After this, we are shown that Bella has sexual relations with Toinette, possibly suggesting Bella is finally embracing yin (feminine) energy. Her interest in socialism reveals her newfound consideration for morality and obligation to civilization. She has reached a stage past developmental narcissism. Her improved energetic balance allows her to identify that others exist outside herself, but within the humanity she too belongs.
I was delighted to find, after watching the film and embarking on the novel, a symbol that supports this symbolic analysis.

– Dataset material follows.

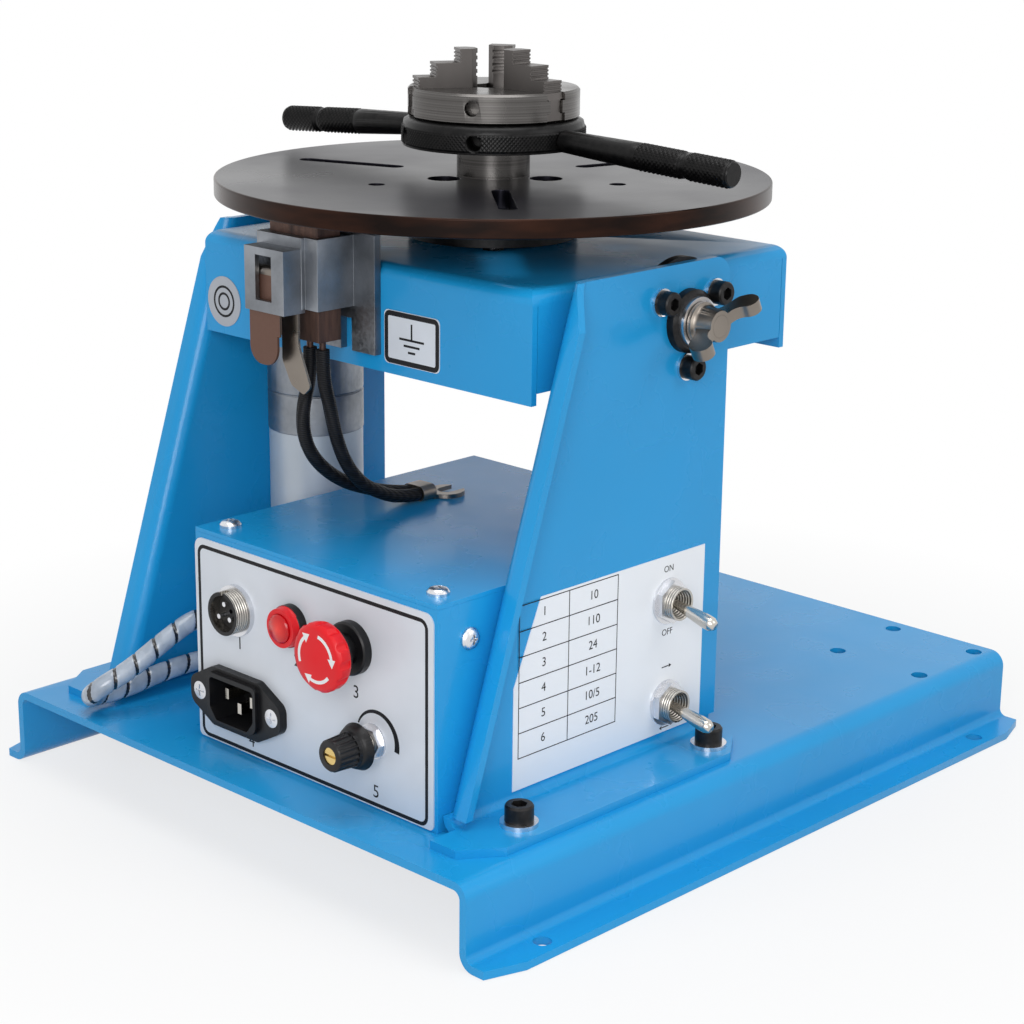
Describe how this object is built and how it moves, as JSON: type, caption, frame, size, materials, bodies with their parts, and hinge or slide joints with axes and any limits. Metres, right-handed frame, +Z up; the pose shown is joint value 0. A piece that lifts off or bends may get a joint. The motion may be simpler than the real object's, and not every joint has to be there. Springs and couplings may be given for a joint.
{
  "type": "welding positioner",
  "caption": "Bench welding positioner: tilting motor-driven turntable with a self-centring jaw chuck, earth brush and control box on a folded steel base.",
  "frame": {"origin": "centre of the base plate on the ground", "axes": "+Z up; +X towards the switch side; +Y from the control panel towards the rear of the base"},
  "size_m": [0.273, 0.312, 0.2762],
  "materials": {
    "blue_paint": "gloss enamel",
    "black_oxide": "black oxide",
    "zinc": "bright zinc plate",
    "polished_steel": "polished nickel",
    "ground_steel": "ground",
    "blued_steel": "blued, with a copper-brown rim",
    "cast_alloy": "die cast",
    "motor_grey": "satin",
    "white_label": "printed film",
    "red_plastic": "gloss",
    "red_lens": "clear red",
    "black_plastic": "moulded",
    "brass": "turned",
    "green_board": "board",
    "copper_graphite": "sintered",
    "black_rubber": "braided sleeve",
    "clear_wrap": "translucent spiral wrap"
  },
  "bodies": {
    "root": {"base_plate": "blue_paint", "bracket_bolts": "black_oxide", "bracket_left": "blue_paint", "bracket_right": "blue_paint", "cable_gland": "black_plastic", "control_board": "green_board", "control_lid": "blue_paint", "control_tray": "blue_paint", "foot_socket": "polished_steel", "inlet_pins": "polished_steel", "lamp_bezel": "red_plastic", "lamp_lens": "red_lens", "motor_cable": "clear_wrap", "panel_nuts": "zinc", "panel_overlay": "white_label", "panel_screws": "zinc", "pivot_bushes": "black_oxide", "pivot_screws": "black_oxide", "power_inlet": "black_plastic", "power_supply": "cast_alloy", "rating_label": "white_label", "speed_pot": "polished_steel", "stop_collar": "black_plastic", "toggle_switches": "zinc", "zinc_washers": "zinc"},
    "head": {"pivot_studs": "zinc", "pivot_locknut": "zinc", "tilt_frame": "blue_paint", "bearing_housing": "cast_alloy", "spindle_bearings": "polished_steel", "motor_mount": "ground_steel", "gearbox": "cast_alloy", "motor_can": "motor_grey", "brush_holder": "cast_alloy", "brush_spring": "zinc", "earth_lead_1": "black_rubber", "earth_lead_2": "black_rubber", "fork_terminal": "zinc", "head_screws": "zinc", "head_labels": "white_label"},
    "table": {"spindle": "black_oxide", "spindle_gear": "ground_steel", "turntable": "blued_steel", "table_screws": "black_oxide", "chuck_body": "ground_steel"},
    "pinion": {"motor_pinion": "ground_steel"},
    "ring": {"scroll_ring": "black_oxide"},
    "jaw_1": {"jaw_1": "ground_steel"},
    "jaw_2": {"jaw_2": "ground_steel"},
    "jaw_3": {"jaw_3": "ground_steel"},
    "bar_right": {"tommy_bar_right": "black_oxide"},
    "bar_left": {"tommy_bar_left": "black_oxide"},
    "wing_nut": {"wing_nut": "zinc"},
    "stop_plunger": {"stop_plunger": "black_plastic"},
    "stop_head": {"stop_head": "red_plastic"},
    "speed_knob": {"speed_knob": "black_plastic", "knob_screw": "brass"},
    "power_lever": {"power_lever": "polished_steel"},
    "direction_lever": {"direction_lever": "polished_steel"},
    "brush": {"earth_brush": "copper_graphite"}
  },
  "joints": [
    {"name": "head_tilt", "type": "hinge", "parent": "root", "child": "head", "pos_m": [0, -0.016, 0.1886], "axis": [-1, 0, 0], "range_deg": [0, 90]},
    {"name": "table_spin", "type": "hinge", "parent": "head", "child": "table", "pos_m": [0, -0.02, 0.2267], "axis": [0, 0, 1], "continuous": true},
    {"name": "motor_output", "type": "hinge", "parent": "head", "child": "pinion", "pos_m": [-0.05614, -0.05073, 0.18], "axis": [0, 0, 1], "continuous": true},
    {"name": "ring_turn", "type": "hinge", "parent": "table", "child": "ring", "pos_m": [0, -0.02, 0.2465], "axis": [0, 0, 1], "range_deg": [-360, 360]},
    {"name": "wing_nut_turn", "type": "hinge", "parent": "head", "child": "wing_nut", "pos_m": [0.1, -0.016, 0.1886], "axis": [1, 0, 0], "range_deg": [0, 360]},
    {"name": "stop_press", "type": "slide", "parent": "root", "child": "stop_plunger", "axis": [0, 1, 0], "range_m": [0, 0.005], "stiffness_N_per_m": 2500},
    {"name": "stop_twist", "type": "hinge", "parent": "stop_plunger", "child": "stop_head", "pos_m": [0.0476, -0.1348, 0.0862], "axis": [0, 1, 0], "range_deg": [0, 45], "stiffness_Nm_per_rad": 0.15},
    {"name": "speed_turn", "type": "hinge", "parent": "root", "child": "speed_knob", "pos_m": [0.0574, -0.1348, 0.0548], "axis": [0, -1, 0], "range_deg": [-135, 135]},
    {"name": "power_switch", "type": "hinge", "parent": "root", "child": "power_lever", "pos_m": [0.0935, -0.0222, 0.087], "axis": [0, -1, 0], "range_deg": [0, 24.8]},
    {"name": "direction_switch", "type": "hinge", "parent": "root", "child": "direction_lever", "pos_m": [0.0935, -0.0222, 0.048], "axis": [0, -1, 0], "range_deg": [0, 24.8]},
    {"name": "brush_slide", "type": "slide", "parent": "head", "child": "brush", "axis": [0, 0, 1], "range_m": [-0.003, 0], "stiffness_N_per_m": 800, "springref_m": 0.004},
    {"name": "jaw_1_slide", "type": "slide", "parent": "table", "child": "jaw_1", "axis": [1, 0, 0], "range_m": [-0.0051, 0.0051]},
    {"name": "jaw_2_slide", "type": "slide", "parent": "table", "child": "jaw_2", "axis": [-0.5, 0.866, 0], "range_m": [-0.0051, 0.0051]},
    {"name": "jaw_3_slide", "type": "slide", "parent": "table", "child": "jaw_3", "axis": [-0.5, -0.866, 0], "range_m": [-0.0051, 0.0051]},
    {"name": "bar_right_pull", "type": "slide", "parent": "ring", "child": "bar_right", "axis": [0.9978, 0.0348, -0.0558], "range_m": [0, 0.012]},
    {"name": "bar_left_pull", "type": "slide", "parent": "ring", "child": "bar_left", "axis": [-0.9978, -0.0348, -0.0558], "range_m": [0, 0.012]}
  ],
  "couplings": [
    {"joint": "motor_output", "follows": "table_spin", "ratio": -3},
    {"joint": "jaw_1_slide", "follows": "ring_turn", "m_per_rad": 0.00079498},
    {"joint": "jaw_2_slide", "follows": "ring_turn", "m_per_rad": 0.00079498},
    {"joint": "jaw_3_slide", "follows": "ring_turn", "m_per_rad": 0.00079498}
  ]
}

Upon befriending Godwin Archie McCandles (Max in the movie) discovers oddities in Godwin’s garden: two—interesting—rabbits. One previously all black, either male or female, the other previously all white, either male or female (it is not specified which color matched which sex). Godwin states that after surgically combining the two (such that one is half black, and half white and thus also half male and half female), they lost interest in procreation. In my estimate, this symbol is much too reflective Yin Yang to be coincidental; I speculate that this is setting a theme for the narrative. Both rabbits now are now in a Hermetic state, the ideal form of Adam Kadmon, the cosmic or divine “man” neither male nor female; or both.
A potential disappointment with the film is that it ends like most movies do: Happily—in a traditional sense. Bella gets married to whom she was always betrothed. She doesn’t actually break free of the constraints of custom. She doesn’t formally end up with her female lover. She doesn’t pave the way for socialist thought (a developed facet of her identity). Instead, she takes on Godwin (God’s) role after he passes. She adopts the work of the masculine creator archetype. She becomes king, not queen. This was my first interpretation of it.
Further contemplation allowed me to consider another perspective.
At the behest of Godwin, Bella must slough off her original existence to be born again, literally becoming her baby. This reflects resurrection myths (Jesus/Osiris) and also the virgin birth (impregnated by “God” who places the child’s brain in Bella’s body). She is Godwin’s female Jesus—and ultimately returns to Heaven. Throughout the film, Godwin asserts the value in repressing emotion for the sake of science. Bella, after resolving her emotional experience as a human being, knows she must continue her father’s legacy after his death. Thus, not only does she achieve balancing masculine and feminine energies within herself, she also achieves this on a cosmic or divine level.
Upon consideration of these aspects, it isn’t really an ending, but a beginning.
Instantly evocative of Tod Browning’s “Freaks,” I adored the depiction of this motley crew of characters lounging in the garden. One wonders what Bella knows about people and the world they’ve created to have subjected her ex-husband, Alfie, to this fate. Now that Bella is something more than human, we are to determine that Alfie was not capable of redemption, and therefore literally made to be the animal—the greedy goat—he always was.
Animal lovers such as myself may feel bad for the goat, though.